[JOB]: Begin at the line containing "What bpy script" and stop at the line containing "from mathutils import Vector"; copy those lines exactly, ends included, and nothing else.

[SOURCE RECORDS start]

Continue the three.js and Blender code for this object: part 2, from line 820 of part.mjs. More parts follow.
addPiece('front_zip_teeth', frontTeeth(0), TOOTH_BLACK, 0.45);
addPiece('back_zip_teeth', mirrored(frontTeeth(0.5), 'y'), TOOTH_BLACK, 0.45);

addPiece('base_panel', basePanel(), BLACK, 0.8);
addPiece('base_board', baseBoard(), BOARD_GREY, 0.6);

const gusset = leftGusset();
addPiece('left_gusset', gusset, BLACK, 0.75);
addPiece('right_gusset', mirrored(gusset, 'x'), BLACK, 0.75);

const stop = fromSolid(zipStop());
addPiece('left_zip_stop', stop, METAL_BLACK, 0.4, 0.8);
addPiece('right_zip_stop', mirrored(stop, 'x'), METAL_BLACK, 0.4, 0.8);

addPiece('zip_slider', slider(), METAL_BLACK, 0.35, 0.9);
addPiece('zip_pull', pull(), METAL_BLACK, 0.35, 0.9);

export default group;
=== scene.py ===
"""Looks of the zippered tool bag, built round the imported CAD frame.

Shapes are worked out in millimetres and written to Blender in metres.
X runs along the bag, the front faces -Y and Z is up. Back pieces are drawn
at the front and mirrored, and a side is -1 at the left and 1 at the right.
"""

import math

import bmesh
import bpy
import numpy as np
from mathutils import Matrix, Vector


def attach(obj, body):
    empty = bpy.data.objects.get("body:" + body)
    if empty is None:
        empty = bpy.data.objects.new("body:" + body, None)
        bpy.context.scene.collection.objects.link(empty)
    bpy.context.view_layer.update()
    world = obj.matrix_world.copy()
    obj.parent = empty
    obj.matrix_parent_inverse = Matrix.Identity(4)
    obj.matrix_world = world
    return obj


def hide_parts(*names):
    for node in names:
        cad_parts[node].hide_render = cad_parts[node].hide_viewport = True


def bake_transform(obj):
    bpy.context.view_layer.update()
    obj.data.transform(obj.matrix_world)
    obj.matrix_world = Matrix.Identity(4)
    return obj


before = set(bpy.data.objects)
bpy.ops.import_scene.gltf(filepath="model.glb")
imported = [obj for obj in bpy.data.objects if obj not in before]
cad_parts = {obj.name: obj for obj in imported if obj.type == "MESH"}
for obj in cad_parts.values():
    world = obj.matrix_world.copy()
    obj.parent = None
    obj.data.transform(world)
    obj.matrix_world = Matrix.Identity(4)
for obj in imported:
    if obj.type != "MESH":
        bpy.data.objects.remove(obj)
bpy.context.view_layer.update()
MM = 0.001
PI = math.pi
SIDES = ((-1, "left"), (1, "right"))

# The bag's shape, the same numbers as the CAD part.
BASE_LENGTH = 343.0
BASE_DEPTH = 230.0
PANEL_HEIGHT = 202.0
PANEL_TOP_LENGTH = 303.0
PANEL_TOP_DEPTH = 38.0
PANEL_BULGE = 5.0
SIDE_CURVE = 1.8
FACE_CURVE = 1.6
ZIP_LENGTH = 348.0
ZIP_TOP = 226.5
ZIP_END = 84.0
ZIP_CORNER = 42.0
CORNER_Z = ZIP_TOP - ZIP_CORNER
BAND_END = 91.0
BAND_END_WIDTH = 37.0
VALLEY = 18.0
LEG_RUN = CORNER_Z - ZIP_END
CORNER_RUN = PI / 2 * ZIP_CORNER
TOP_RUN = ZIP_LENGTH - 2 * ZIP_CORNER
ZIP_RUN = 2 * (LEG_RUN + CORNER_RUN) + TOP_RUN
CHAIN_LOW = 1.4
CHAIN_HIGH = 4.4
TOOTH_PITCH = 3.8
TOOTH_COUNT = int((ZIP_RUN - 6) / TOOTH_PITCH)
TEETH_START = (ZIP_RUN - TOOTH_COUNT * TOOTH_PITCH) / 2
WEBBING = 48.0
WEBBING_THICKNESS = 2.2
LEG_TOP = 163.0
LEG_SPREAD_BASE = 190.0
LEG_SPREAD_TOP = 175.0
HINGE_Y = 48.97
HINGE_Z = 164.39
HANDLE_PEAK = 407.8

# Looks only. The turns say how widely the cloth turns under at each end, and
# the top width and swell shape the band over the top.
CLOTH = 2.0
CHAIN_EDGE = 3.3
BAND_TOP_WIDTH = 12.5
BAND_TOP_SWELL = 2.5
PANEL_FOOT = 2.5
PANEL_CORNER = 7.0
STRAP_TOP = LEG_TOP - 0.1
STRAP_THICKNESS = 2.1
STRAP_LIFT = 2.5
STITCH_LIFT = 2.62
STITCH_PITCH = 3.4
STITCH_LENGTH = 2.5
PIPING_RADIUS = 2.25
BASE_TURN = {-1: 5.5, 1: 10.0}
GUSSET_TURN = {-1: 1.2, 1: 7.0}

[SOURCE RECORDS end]
[SOURCE RECORDS start]

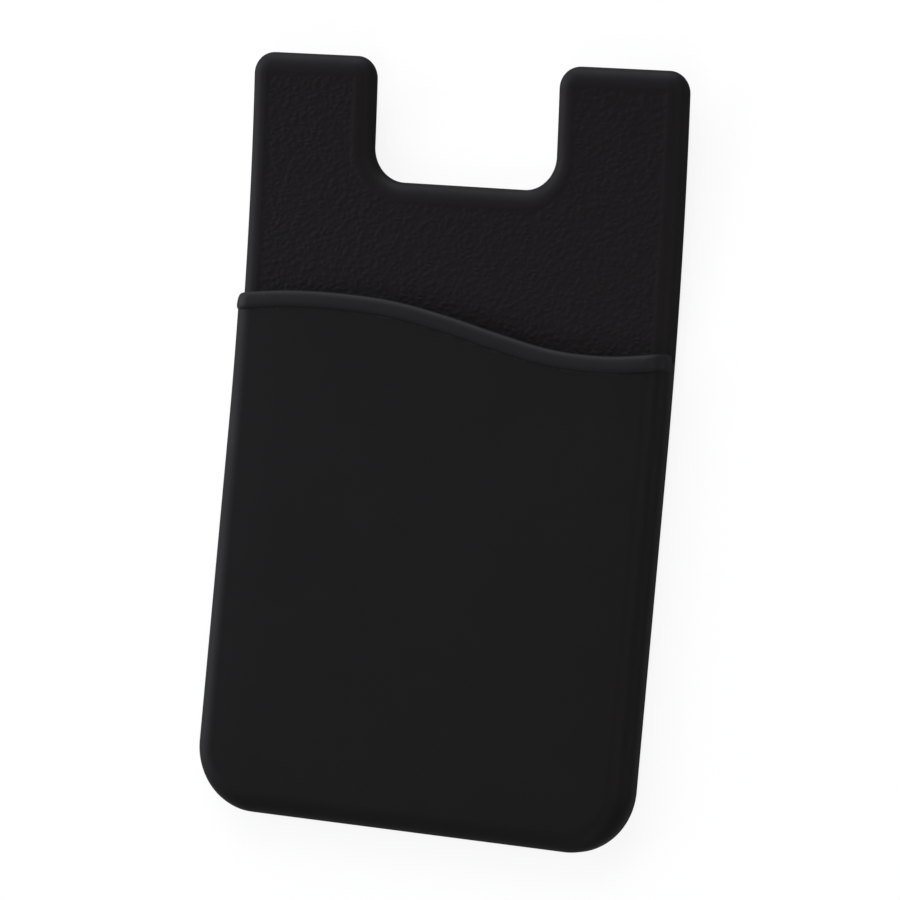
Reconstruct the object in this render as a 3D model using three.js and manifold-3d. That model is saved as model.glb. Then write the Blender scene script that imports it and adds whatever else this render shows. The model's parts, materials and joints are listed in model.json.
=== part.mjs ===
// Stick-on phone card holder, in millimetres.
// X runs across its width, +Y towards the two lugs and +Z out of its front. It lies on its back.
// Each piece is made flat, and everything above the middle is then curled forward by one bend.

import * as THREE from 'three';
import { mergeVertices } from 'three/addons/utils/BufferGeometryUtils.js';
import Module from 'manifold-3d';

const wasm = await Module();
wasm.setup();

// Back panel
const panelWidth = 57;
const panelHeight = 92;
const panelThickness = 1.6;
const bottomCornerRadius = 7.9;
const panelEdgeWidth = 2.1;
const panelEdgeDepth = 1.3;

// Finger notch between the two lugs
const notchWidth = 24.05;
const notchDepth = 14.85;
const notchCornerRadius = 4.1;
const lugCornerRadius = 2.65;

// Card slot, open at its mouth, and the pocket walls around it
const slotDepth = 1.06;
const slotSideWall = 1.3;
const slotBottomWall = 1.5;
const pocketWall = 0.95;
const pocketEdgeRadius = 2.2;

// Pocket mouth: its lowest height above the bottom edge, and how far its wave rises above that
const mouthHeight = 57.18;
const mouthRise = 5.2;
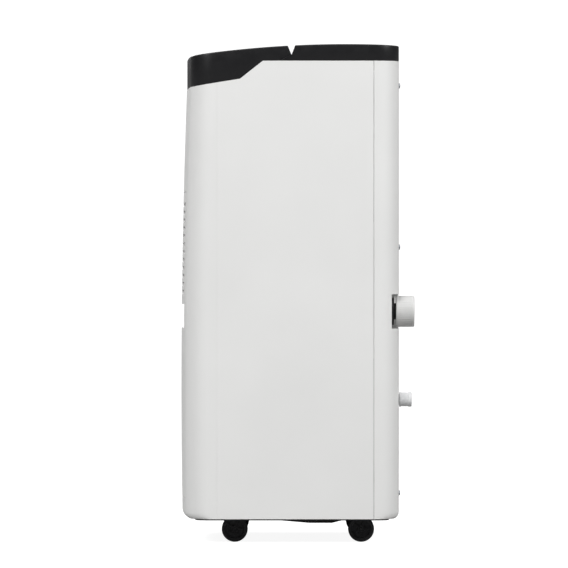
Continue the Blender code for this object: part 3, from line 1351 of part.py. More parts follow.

[SOURCE RECORDS end]
[SOURCE RECORDS start]

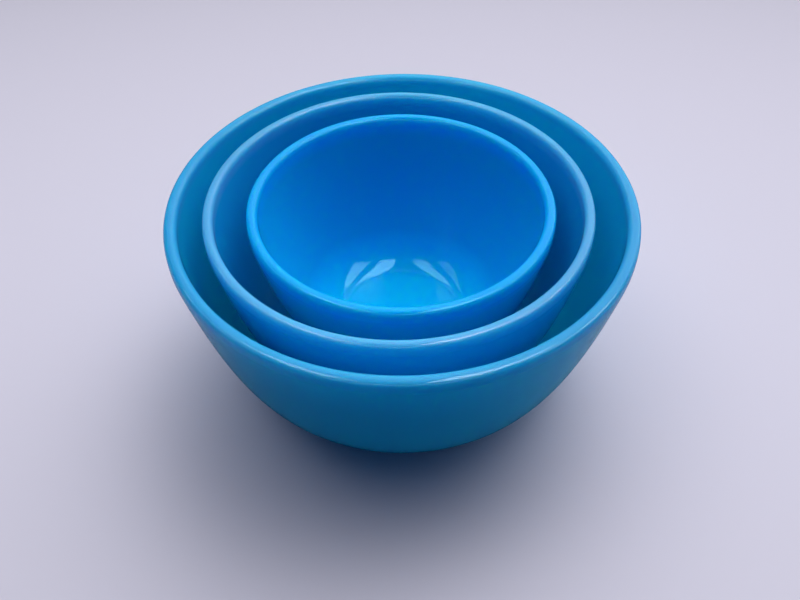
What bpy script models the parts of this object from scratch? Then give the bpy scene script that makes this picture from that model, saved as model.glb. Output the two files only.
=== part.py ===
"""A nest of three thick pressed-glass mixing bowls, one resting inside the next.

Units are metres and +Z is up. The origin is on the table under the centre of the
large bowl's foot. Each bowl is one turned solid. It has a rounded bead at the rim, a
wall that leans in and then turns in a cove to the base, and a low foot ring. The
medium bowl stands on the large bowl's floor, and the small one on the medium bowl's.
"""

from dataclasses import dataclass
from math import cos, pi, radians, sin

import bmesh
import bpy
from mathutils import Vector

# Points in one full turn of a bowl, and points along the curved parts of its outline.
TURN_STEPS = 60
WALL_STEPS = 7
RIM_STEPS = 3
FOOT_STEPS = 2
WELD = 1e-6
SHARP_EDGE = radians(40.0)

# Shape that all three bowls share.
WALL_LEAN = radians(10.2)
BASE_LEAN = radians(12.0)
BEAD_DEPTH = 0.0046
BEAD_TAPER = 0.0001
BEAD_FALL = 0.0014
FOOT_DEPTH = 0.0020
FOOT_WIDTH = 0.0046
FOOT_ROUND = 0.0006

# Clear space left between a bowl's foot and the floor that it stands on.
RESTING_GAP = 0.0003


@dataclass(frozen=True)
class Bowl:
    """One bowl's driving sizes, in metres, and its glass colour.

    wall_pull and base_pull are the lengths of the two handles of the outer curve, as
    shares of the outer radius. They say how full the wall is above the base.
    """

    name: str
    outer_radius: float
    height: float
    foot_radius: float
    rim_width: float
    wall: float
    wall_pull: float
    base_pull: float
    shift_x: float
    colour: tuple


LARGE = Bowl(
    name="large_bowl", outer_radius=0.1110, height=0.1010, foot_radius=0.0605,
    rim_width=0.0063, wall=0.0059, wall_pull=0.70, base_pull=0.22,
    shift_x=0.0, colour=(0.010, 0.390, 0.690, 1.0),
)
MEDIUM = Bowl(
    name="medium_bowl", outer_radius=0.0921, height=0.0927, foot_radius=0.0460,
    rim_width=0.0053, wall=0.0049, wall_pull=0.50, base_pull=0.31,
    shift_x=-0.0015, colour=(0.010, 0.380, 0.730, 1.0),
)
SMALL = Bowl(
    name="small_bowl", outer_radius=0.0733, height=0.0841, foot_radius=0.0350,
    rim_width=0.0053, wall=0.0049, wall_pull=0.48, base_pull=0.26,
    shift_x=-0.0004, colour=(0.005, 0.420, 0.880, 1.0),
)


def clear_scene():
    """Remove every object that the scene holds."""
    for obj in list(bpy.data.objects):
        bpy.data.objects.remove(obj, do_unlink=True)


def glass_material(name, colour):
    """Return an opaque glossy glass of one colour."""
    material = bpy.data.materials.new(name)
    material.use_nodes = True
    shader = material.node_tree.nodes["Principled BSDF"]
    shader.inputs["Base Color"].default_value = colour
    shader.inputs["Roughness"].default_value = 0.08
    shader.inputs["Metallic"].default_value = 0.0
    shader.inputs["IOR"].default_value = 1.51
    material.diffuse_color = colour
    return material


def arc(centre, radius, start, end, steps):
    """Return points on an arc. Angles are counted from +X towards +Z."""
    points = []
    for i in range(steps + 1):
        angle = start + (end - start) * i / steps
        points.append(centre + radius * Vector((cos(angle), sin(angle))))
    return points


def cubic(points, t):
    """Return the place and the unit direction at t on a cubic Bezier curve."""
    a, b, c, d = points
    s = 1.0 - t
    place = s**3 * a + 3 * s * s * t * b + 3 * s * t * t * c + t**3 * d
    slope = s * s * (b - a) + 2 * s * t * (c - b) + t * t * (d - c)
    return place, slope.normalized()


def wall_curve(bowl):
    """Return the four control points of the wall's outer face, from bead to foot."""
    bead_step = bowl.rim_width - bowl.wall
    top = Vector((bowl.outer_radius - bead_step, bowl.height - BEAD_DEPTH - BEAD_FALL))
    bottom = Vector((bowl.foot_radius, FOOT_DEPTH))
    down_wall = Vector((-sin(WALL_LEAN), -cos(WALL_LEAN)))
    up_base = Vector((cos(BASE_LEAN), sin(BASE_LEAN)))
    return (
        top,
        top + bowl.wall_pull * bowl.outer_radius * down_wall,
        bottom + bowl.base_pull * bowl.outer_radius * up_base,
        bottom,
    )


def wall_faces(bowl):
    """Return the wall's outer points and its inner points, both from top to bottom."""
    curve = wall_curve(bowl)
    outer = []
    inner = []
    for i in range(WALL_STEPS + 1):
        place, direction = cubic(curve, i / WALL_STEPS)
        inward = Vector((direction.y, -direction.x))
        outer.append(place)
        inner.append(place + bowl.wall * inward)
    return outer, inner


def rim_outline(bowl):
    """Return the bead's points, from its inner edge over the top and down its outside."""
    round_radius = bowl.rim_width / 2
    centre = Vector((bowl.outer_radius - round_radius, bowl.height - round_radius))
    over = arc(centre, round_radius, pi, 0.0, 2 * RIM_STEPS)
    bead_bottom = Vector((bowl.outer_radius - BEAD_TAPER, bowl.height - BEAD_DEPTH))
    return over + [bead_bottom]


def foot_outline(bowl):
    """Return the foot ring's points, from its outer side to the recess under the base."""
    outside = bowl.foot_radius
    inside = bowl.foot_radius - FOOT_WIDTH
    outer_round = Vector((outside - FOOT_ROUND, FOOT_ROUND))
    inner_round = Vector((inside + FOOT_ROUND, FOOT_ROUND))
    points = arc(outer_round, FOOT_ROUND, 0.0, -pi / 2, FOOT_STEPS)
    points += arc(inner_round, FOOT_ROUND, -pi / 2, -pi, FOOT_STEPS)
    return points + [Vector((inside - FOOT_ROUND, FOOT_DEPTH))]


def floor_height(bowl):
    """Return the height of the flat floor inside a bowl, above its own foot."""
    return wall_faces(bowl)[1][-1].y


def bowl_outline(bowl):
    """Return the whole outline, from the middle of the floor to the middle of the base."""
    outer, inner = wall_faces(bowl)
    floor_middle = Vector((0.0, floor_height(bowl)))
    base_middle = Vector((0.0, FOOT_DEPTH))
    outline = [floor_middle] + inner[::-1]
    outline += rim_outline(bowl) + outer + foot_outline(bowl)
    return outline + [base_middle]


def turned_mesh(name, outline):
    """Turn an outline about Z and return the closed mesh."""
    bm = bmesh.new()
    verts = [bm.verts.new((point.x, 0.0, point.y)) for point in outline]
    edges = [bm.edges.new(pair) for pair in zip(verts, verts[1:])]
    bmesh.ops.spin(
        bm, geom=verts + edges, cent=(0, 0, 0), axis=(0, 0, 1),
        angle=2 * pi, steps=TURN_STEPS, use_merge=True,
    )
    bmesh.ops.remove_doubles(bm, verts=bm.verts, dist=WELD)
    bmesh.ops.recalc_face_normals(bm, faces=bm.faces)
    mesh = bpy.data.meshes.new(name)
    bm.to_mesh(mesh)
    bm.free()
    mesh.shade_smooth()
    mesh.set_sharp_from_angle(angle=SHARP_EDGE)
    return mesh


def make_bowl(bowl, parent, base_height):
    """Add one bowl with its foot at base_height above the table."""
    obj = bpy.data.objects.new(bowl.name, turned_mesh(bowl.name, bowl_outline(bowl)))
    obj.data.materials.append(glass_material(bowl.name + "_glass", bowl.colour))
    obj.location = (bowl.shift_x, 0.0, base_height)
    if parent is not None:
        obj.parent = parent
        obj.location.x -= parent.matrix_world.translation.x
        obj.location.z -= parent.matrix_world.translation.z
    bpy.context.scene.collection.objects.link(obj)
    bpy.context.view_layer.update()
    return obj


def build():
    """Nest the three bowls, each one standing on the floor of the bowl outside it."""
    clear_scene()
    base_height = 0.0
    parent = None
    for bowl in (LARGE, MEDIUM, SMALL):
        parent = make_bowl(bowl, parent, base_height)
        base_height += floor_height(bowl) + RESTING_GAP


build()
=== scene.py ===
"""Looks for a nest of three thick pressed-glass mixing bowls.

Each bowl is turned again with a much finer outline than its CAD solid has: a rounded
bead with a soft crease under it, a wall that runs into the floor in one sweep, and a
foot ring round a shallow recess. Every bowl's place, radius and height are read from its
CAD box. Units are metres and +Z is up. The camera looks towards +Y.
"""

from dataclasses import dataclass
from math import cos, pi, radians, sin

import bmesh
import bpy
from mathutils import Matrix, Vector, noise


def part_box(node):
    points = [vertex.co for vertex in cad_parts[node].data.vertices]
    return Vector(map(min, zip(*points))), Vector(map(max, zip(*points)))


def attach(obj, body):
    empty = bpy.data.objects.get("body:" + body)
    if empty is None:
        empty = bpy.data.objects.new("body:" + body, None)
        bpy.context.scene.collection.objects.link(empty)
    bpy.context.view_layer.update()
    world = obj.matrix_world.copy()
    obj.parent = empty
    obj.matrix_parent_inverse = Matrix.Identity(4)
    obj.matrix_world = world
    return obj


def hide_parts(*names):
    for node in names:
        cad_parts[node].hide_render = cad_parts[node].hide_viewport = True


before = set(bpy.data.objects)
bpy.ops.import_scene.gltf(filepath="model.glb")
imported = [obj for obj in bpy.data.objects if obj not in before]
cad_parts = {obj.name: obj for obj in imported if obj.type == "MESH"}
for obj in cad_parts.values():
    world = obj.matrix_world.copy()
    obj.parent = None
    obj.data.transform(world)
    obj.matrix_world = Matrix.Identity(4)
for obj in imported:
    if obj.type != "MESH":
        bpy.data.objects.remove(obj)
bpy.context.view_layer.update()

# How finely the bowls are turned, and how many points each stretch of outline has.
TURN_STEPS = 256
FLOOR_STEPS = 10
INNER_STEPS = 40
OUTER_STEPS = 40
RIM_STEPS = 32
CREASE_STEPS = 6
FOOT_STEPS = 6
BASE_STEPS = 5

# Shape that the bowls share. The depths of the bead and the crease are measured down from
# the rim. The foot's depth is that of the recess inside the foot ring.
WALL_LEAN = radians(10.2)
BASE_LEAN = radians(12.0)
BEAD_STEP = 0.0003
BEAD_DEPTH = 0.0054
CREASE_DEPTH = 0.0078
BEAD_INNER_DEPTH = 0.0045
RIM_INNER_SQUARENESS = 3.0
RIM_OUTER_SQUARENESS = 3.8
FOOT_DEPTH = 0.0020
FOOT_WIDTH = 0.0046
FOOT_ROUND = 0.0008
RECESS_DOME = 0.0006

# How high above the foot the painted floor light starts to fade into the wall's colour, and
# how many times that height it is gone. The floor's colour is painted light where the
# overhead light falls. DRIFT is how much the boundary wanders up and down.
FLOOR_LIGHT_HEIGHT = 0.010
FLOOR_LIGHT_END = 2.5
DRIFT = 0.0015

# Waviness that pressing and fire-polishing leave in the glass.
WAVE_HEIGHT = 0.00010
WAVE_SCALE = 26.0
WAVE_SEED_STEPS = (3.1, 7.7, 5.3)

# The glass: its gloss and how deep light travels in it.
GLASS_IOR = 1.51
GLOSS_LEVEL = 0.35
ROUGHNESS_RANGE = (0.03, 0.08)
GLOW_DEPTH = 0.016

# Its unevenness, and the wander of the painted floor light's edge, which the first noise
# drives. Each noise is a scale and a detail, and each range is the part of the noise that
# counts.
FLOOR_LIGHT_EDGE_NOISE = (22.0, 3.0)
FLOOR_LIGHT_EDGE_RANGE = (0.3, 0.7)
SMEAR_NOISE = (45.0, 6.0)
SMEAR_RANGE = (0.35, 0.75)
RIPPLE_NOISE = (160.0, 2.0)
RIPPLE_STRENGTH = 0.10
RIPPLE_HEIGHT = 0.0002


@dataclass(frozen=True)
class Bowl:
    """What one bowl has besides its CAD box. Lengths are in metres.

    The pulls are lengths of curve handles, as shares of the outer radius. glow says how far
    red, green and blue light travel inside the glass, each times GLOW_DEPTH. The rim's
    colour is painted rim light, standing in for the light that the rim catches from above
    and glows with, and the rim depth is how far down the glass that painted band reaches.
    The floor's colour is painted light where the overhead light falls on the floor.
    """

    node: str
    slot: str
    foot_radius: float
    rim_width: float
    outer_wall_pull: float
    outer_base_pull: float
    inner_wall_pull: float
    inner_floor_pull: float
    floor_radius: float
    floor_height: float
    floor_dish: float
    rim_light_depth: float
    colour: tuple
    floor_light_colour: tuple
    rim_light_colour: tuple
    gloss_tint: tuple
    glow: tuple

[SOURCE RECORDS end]

[OUTPUT OF THE TASK]:
What bpy script models the parts of this object from scratch? Then give the bpy scene script that makes this picture from that model, saved as model.glb. Output the two files only.
=== part.py ===
"""A nest of three thick pressed-glass mixing bowls, one resting inside the next.

Units are metres and +Z is up. The origin is on the table under the centre of the
large bowl's foot. Each bowl is one turned solid. It has a rounded bead at the rim, a
wall that leans in and then turns in a cove to the base, and a low foot ring. The
medium bowl stands on the large bowl's floor, and the small one on the medium bowl's.
"""

from dataclasses import dataclass
from math import cos, pi, radians, sin

import bmesh
import bpy
from mathutils import Vector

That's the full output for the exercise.